EV charging Photo: Shutterstock
Battery and hybrid EVs now make up more than half of all new cars sold in the UK and fully electric car sales have risen by 70% in the last year, now representing one-in-six new cars joining UK roads

Photo: Shutterstock

The UK government is closing the plug-in car grant scheme as it moves attention to improving the country’s electric vehicle (EV) charging infrastructure.

Having helped kickstart the UK’s EV market and supporting the sale of nearly half a million electric cars, funding will now concentrate on expanding the public chargepoint network as well as electric taxis, vans, trucks, motorcycles and wheelchair accessible vehicles.

 

The scheme has created a mature market for ultra-low emission vehicles, helping to increase the sales of fully electric cars from less than 1,000 in 2011 to almost 100,000 in the first five months of 2022 alone, reports the government.

 

Battery and hybrid EVs now make up more than half of all new cars sold in the UK and fully electric car sales have risen by 70% in the last year, now representing one-in-six new cars joining UK roads.

 

‘Significant savings in running costs for electric cars compared to petrol or diesel equivalents can often exceed the current £1,500 value of the grant, and electric car drivers will continue to benefit from generous incentives including zero road tax and favourable company car tax rates, which can save drivers over £2,000 a year,’ claims the government.

 

A new public evaluation report published by the government highlights that while the plug-in car grant was vital in building the early market for electric vehicles, it has since been having less of an effect on demand, with other existing price incentives such as company car tax, continuing to have an important impact. The report also found the plug-in van market will benefit from grant incentives more to support businesses and their fleets in making the switch.

 

While benefitting from significantly lower running and refuelling costs – as low as 2 pence per mile, EV drivers can also expect to see a surge in cheaper, more reliable and quicker public chargepoints, as the government delivers its commitment to install 10 times more on-street chargers by 2030, suggests the study.

 

Soaring UK forecourt prices
Meanwhile, UK petrol and diesel prices have been hitting new record highs over the past month, according to the RAC, with the average cost of filling the tank of a 55-litre family car passing £100 for the first time in early June.

 

RAC research shows that as many as eight-in-10 people depend on their cars.
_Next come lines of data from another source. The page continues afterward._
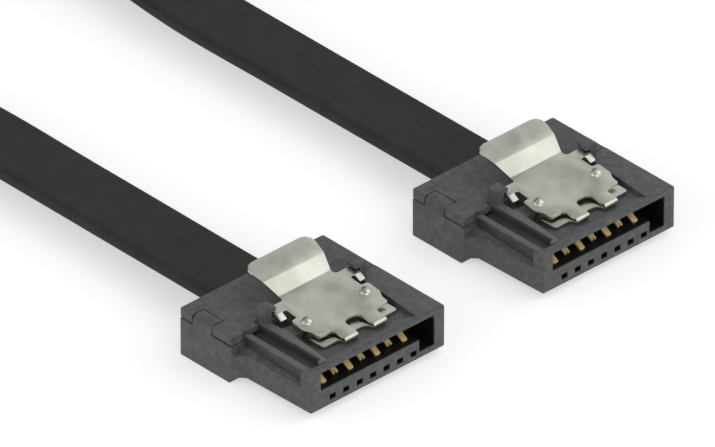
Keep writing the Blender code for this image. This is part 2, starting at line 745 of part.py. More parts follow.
def dimple_tools(side):
    """A lanced dimple: the dome raised on the plate's top, the hollow under it and its slit."""
    x = PLATE_START + DIMPLE_FROM_FOLD
    y = side * DIMPLE_OUT
    raised = moved(dome(DIMPLE_WIDTH, DIMPLE_HEIGHT, -SHEET / 2), x, y)
    hollow = moved(dome(DIMPLE_WIDTH - SHEET, DIMPLE_HEIGHT, SHEET / 2), x, y)
    slit_x = x + SLIT_SETBACK
    half_slit = DIMPLE_WIDTH / 2 - SHEET / 2
    slit = box(
        (slit_x, slit_x + DIMPLE_SLIT), (y - half_slit, y + half_slit), (-SHEET * 3, SHEET * 3)
    )
    return raised, hollow, slit


def clip_pieces():
    """The clip's middle line from the leaf's rear edge: lengths, and how far each piece turns."""
    first_turn = RAMP_TILT - PLATE_TILT
    second_turn = RAMP_TILT - LEVER_TILT
    first_arc = BEND_RADIUS * first_turn
    second_arc = BEND_RADIUS * second_turn
    return [
        (LEAF_LENGTH, 0),
        (FOLD_RADIUS * FOLD_TURN, FOLD_TURN),
        (PLATE_LENGTH - first_arc / 2, 0),
        (first_arc, -first_turn),
        (RAMP_LENGTH - first_arc / 2 - second_arc / 2, 0),
        (second_arc, second_turn),
        (LEVER_LENGTH - second_arc / 2, 0),
    ]


def droop_ears(blank):
    """Bend the free tips of the two ears down, before the blank is folded."""
    root = PLATE_START + EAR_ROOT
    ahead = PLATE_START + (FLANK_END + EAR_START) / 2
    side = (NOTCH_INNER + EAR_INNER) / 2
    bm = bmesh.new()
    bm.from_mesh(blank.data)
    everything = bm.verts[:] + bm.edges[:] + bm.faces[:]
    bmesh.ops.bisect_plane(bm, geom=everything, plane_co=(root, 0, 0), plane_no=(1, 0, 0))
    for vert in bm.verts:
        if ahead < vert.co.x < root and abs(vert.co.y) > side:
            vert.co.z += (root - vert.co.x) * math.tan(EAR_DROOP)
    bm.to_mesh(blank.data)
    bm.free()


def build_clip(paint):
    """The latch clip, folded from one sheet, with its origin on the fold that it springs about."""
    solid = prism(clip_outline(), "Z", -SHEET / 2, SHEET / 2)
    gap = mirrored([
        (LEAF_LENGTH - GAP_IN_LEAF, FINGER_GAP, FINGER_GAP * 0.7),
        (PLATE_START + GAP_IN_PLATE, FINGER_GAP, FINGER_GAP * 0.7),
    ])
    gap_cutter = prism(rounded(gap), "Z", -SHEET, SHEET)
    dimples = [dimple_tools(-1), dimple_tools(1)]
    boolean(solid, "UNION", [raised for raised, hollow, slit in dimples])
    hollows = [tool for raised, hollow, slit in dimples for tool in (hollow, slit)]
    boolean(solid, "DIFFERENCE", [gap_cutter] + hollows)
    droop_ears(solid)
    fold(solid, clip_pieces(), (-LEAF_LENGTH, -FOLD_RADIUS))
    return finished_mesh(solid, "latch_clip", paint)


def contact_pieces(setback):
    """A contact's middle line from its tail: along the roof, round the elbow and down."""
    arc = CONTACT_BEND * CONTACT_SLOPE
    along = HOUSING_LENGTH - CONTACT_ELBOW - CONTACT_TAIL - arc / 2
    down = (CONTACT_ELBOW - CONTACT_TIP_GAP - setback) / math.cos(CONTACT_SLOPE) - arc / 2
    return [(along, 0), (arc, -CONTACT_SLOPE), (down, 0)]


def build_contact(name, forked, paint):
    """A sprung terminal, with a blunt or a forked tip."""
    pieces = contact_pieces(FORK_SETBACK if forked else 0)
    length = sum(piece[0] for piece in pieces)
    half = CONTACT_WIDTH / 2
    corners = [(0, half, 0), (length, half, half / 2)]
    outline = rounded(mirrored(corners), steps=2)
    if forked:
        tip = [(length, half, half / 4), (length, FORK_WIDTH / 2, 0), (length - FORK_DEPTH, 0, 0)]
        lower = [(a, -b, radius) for a, b, radius in reversed(tip[:2])]
        outline = rounded([(0, half, 0)] + tip + lower + [(0, -half, 0)], steps=1)
    solid = prism(outline, "Z", -CONTACT_THICKNESS / 2, CONTACT_THICKNESS / 2)
    fold(solid, pieces, (CONTACT_TAIL, CONTACT_HEIGHT))
    return finished_mesh(solid, name, paint)


def whole_route():
    """Every route point in metres, from connector a round the loop to connector b."""
    start = (RIBBON_START_X / MM, -CONNECTOR_SPACING / (2 * MM), RIBBON_HEIGHT / MM, 0)
    half = [start] + list(HALF_ROUTE)
    other = [(x, -y, z, 180 - turn) for x, y, z, turn in reversed(half)]
    points = half + [LOOP_BACK] + other
    return [Vector((x * MM, y * MM, z * MM, math.radians(turn))) for x, y, z, turn in points]


def smooth_route(points, samples=24):
    """A dense Catmull-Rom curve through the route's points."""
    padded = [2 * points[0] - points[1]] + points + [2 * points[-1] - points[-2]]
    dense = []
    for index in range(1, len(padded) - 2):
        p0, p1, p2, p3 = padded[index - 1 : index + 3]
        for step in range(samples):
            t = step / samples
            pull = (p2 - p0) * t
            bend = (2 * p0 - 5 * p1 + 4 * p2 - p3) * t**2
            swing = (3 * p1 - p0 - 3 * p2 + p3) * t**3
            dense.append(p1 + (pull + bend + swing) / 2)
    dense.append(points[-1])
    return dense


def evenly_spaced(dense, spacing):
    """Points at one spacing along a dense curve, with both of its ends."""
    lengths = [0.0]
    for before, after in zip(dense, dense[1:]):
        lengths.append(lengths[-1] + (after.xyz - before.xyz).length)
    count = round(lengths[-1] / spacing)
    spaced = []
    index = 0
    for step in range(count + 1):
        target = lengths[-1] * step / count
        while index < len(lengths) - 2 and lengths[index + 1] < target:
            index += 1
        share = (target - lengths[index]) / (lengths[index + 1] - lengths[index])
        spaced.append(dense[index].lerp(dense[index + 1], share))
    return spaced


def closed_curve(name, outline):
    """A flat closed curve from an outline, for use as a section."""
    curve = bpy.data.curves.new(name, "CURVE")
    curve.dimensions = "2D"
    spline = curve.splines.new("POLY")
    spline.points.add(len(outline) - 1)
    spline.use_cyclic_u = True
    for place_in_spline, (a, b) in zip(spline.points, outline):
        place_in_spline.co = (a, b, 0, 1)
    return curve


def build_ribbon(paint):
    """The ribbon: a rounded flat section swept along its route, turned onto its edge in the loop."""
    half_width = RIBBON_WIDTH / 2
    half_thickness = RIBBON_THICKNESS / 2
    section = rounded(mirrored([
        (-half_width, half_thickness, RIBBON_ROUND),
        (half_width, half_thickness, RIBBON_ROUND),
    ]), steps=2)
    guide = place("ribbon_section", closed_curve("ribbon_section", section), None)
    guide.hide_render = True
    guide.display_type = "WIRE"
    curve = bpy.data.curves.new("flat_cable", "CURVE")
    curve.dimensions = "3D"
    curve.twist_mode = "Z_UP"
    curve.bevel_mode = "OBJECT"
    curve.bevel_object = guide
    curve.use_fill_caps = True
    route = evenly_spaced(smooth_route(whole_route()), RIBBON_STEP)
    spline = curve.splines.new("POLY")
    spline.points.add(len(route) - 1)
    for point, (x, y, z, turn) in zip(spline.points, route):
        point.co = (x, y, z, 1)
        point.tilt = turn
    curve.materials.append(paint)
    return place("flat_cable", curve, None)


def main():
    """Build both connectors from the shared meshes, and the ribbon between them."""
    clear_scene()
    plastic = material("moulded_plastic", HOUSING_COLOUR, 0.5, 0.0)
    steel = material("spring_steel", STEEL_COLOUR, 0.35, 1.0)
    gold = material("gold_plate", GOLD_COLOUR, 0.3, 1.0)
    jacket = material("ribbon_jacket", RIBBON_COLOUR, 0.55, 0.0)
    housing = build_housing(plastic)
    cover = build_cover(plastic)
    clip = build_clip(steel)
    blunt = build_contact("contact_blunt", False, gold)
    forked = build_contact("contact_forked", True, gold)
    for index, name in enumerate(CONNECTOR_NAMES):
        y = (index - 0.5) * CONNECTOR_SPACING
        frame = place(f"connector_{name}", None, None, (-HOUSING_LENGTH / 2, y, 0))
        place(f"housing_{name}", housing, frame)
        place(f"rear_cover_{name}", cover, frame)
        hinge = place(f"latch_hinge_{name}", None, frame, (FOLD_X, LATCH_Y, FOLD_HEIGHT))
        place(f"latch_clip_{name}", clip, hinge)
        for number, offset in enumerate(contact_offsets(), start=1):
            mesh = forked if number % 2 == 0 else blunt
            place(f"contact_{name}_{number}", mesh, frame, (0, offset + CONTACT_SHIFT, 0))
    build_ribbon(jacket)


main()
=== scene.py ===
"""Dresses a flat serial data cable: a black ribbon with a latching connector on each end.

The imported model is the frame. This script gives every solid its finish, sweeps the ribbon with its
fine ribs, and sets a plain studio round the two connectors.
"""

import logging
import math
from dataclasses import dataclass
from enum import Enum

import bmesh
import bpy
from bmesh.types import BMesh
from bpy.types import Material, Mesh, Node, NodeSocket, NodeTree, Object
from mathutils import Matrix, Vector


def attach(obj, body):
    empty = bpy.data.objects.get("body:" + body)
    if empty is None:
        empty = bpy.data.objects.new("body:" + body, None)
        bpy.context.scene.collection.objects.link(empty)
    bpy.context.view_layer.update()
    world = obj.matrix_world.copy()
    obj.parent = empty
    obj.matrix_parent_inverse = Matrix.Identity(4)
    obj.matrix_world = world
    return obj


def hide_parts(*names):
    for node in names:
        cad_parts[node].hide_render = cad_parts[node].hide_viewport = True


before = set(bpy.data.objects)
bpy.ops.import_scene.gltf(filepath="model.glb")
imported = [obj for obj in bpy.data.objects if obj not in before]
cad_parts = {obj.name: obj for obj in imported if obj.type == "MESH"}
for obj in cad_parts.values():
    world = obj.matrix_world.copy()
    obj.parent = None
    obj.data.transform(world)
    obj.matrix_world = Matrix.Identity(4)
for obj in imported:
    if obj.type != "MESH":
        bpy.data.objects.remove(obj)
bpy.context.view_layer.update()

Span = tuple[float, float]
Triple = tuple[float, float, float]
Box = tuple[Span, Span, Span]

LOG = logging.getLogger("flat_data_cable")
MM = 0.001
ROOT_BODY = "cable_and_housings"
CONNECTOR_SPACING = 22 * MM
MERGE_DISTANCE = 0.0001 * MM
NEAR = 0.001 * MM
UNSCALED: Triple = (1.0, 1.0, 1.0)
WHITE: Triple = (1.0, 1.0, 1.0)


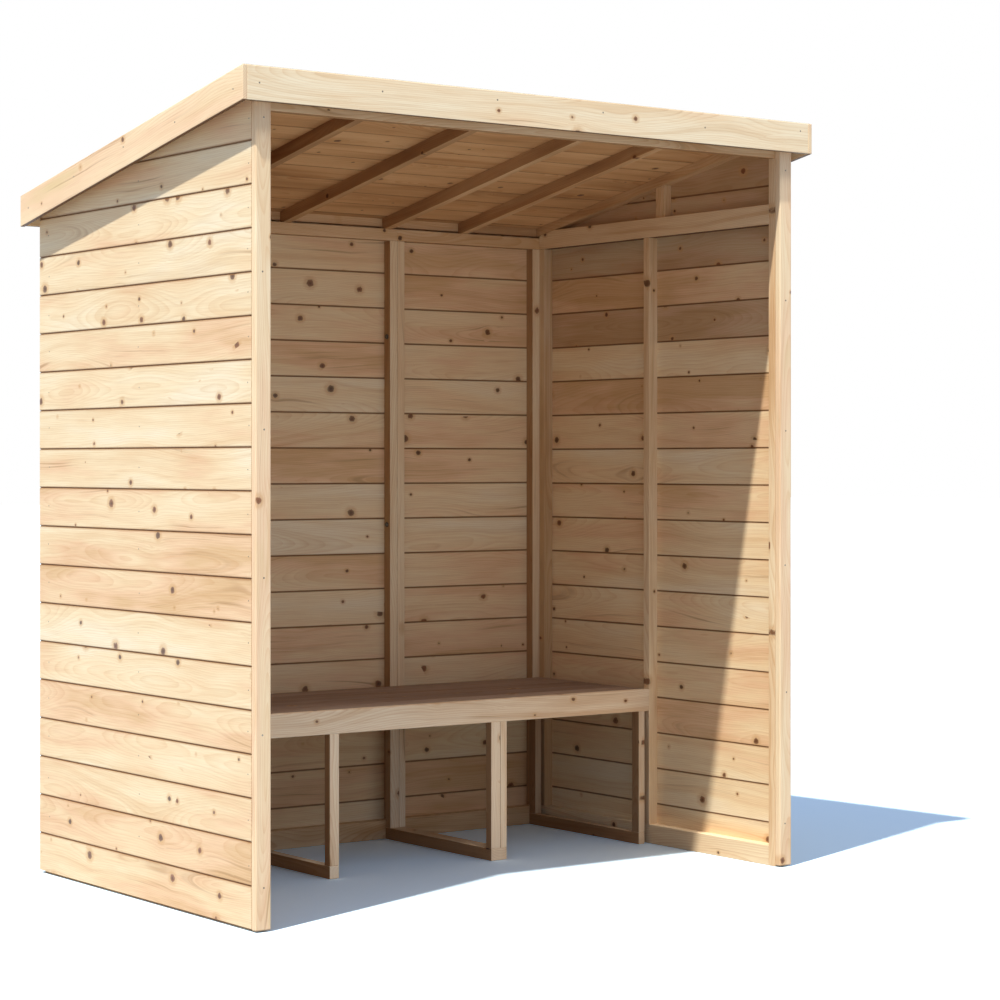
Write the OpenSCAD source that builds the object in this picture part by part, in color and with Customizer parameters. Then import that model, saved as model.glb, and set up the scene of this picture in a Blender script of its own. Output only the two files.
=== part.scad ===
// Garden arbor: a lean-to shelter of boarded timber panels, open at the front,
// with a bench across its back half and a boarded, felted roof edged with fascias.
// X runs along the front, Y from the front to the back, Z up.
// The origin is on the ground, below the middle of the overall box.

/* [Shelter] */
// Width over the side boarding
width = 1846; // [1500:1:2600]
// Depth from the front edge of the side boarding to the back of the back boarding
depth = 1200; // [1000:1:1700]
// Height of the walls at the front edge, up to the underside of the roof frame
front_height = 2160; // [2060:1:2500]
// Fall of the roof from front to back, in degrees
roof_slope = 10.26; // [7:0.01:13]

/* [Boarding] */
// Thickness of the wall boards
board_t = 12; // [10:0.5:18]
// Cover width of one wall board, from joint to joint
board_pitch = 112; // [90:1:140]
// Height of the lowest board up to its first joint
lowest_board = 114; // [80:1:140]
// Width of the V joint on the weather side
v_width = 6; // [3:0.5:10]
// Depth of the V joint on the weather side
v_depth = 3; // [1.5:0.5:5]
// Width of the open seam at a joint on the room side
seam_width = 2; // [1:0.5:4]
// Depth of the open seam on the room side
seam_depth = 4; // [1:0.5:5]

/* [Panel frames] */
// Depth of the studs and rails behind the boards
frame_depth = 34; // [28:1:60]
// Width of the side panel studs
stud_w = 28; // [24:1:60]
// Width of the back panel studs
back_stud_w = 28; // [24:1:60]
// Height of the bottom rails
bottom_rail_h = 60; // [34:1:90]
// Height of the eaves rails of the side panels
eaves_rail_h = 60; // [34:1:90]
// Height of the back panels' top rails on their room side
back_rail_h = 37; // [30:1:60]
// Distance from the front edge to the front of the middle studs and of the bench
mid_stud_y = 583; // [520:1:640]
// Width of the short gable studs along the panel
gable_stud_w = 42; // [28:1:60]
// Thickness of the short gable studs
gable_stud_t = 28; // [20:1:34]
// Distance from the short gable stud's back to the middle stud's front
gable_stud_gap = 25; // [0:1:60]
// Height of the header over the open front
header_h = 60; // [40:1:90]
// Thickness of the header, front to back
header_t = 28; // [20:1:45]
// Thickness of the cover strips on the front ends of the side walls
strip_t = 22; // [16:1:34]

/* [Roof] */
// Height and width of the roof rails, and width of the rafters
rafter = 28; // [24:1:60]
// Overhang of the roof boards past the front edge of the walls
front_overhang = 37; // [32:1:90]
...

Commenting on the rocketing prices, the motoring organisation’s fuel spokesperson Simon Williams notes: ‘Many must be wondering if any further financial support from the government will be forthcoming. March’s 5 pence fuel duty cut now looks paltry as wholesale petrol costs have already increased by five-times that amount since the Spring Statement (25 pence). A further duty cut or a temporary reduction in VAT would go a long way towards helping drivers, especially those on lower incomes who have no choice other than to drive.’

 

He continues: ‘It’s also important to remember that the government is still benefitting from the high fuel prices by taking around 30 pence in VAT from every litre sold. This compares to just 25 pence before Russia invaded Ukraine. On top of this the government is still collecting 53 pence fuel duty from every litre.’

 

In response to the record fuel prices, UK Secretary of State for Business, Energy and Industrial Strategy Kwasi Kwarteng has asked the Competition and Markets Authority (CMA) to conduct a swift high-level review of competition in the UK fuel retail market.

 

Commenting on this development, Gordon Balmer, Executive Director of the Petrol Retailers Association (PRA), says: ‘By law the 5 pence/litre fuel duty cut has to be passed on – and it has been. Petrol retailers have been unfairly scapegoated for rises in the wholesale price of fuel over which they have no control. We welcome the Competition and Markets Authority investigation, as it will confirm not only that the 5 pence/litre fuel duty cut has been passed on, but that competition between forecourts remains vigorous and that our members are operating on razor-thin margins. If the government wants to ease the burden of pump prices on motorists, they should cut fuel duty by a much more substantial margin, just as many other governments of European countries have done.’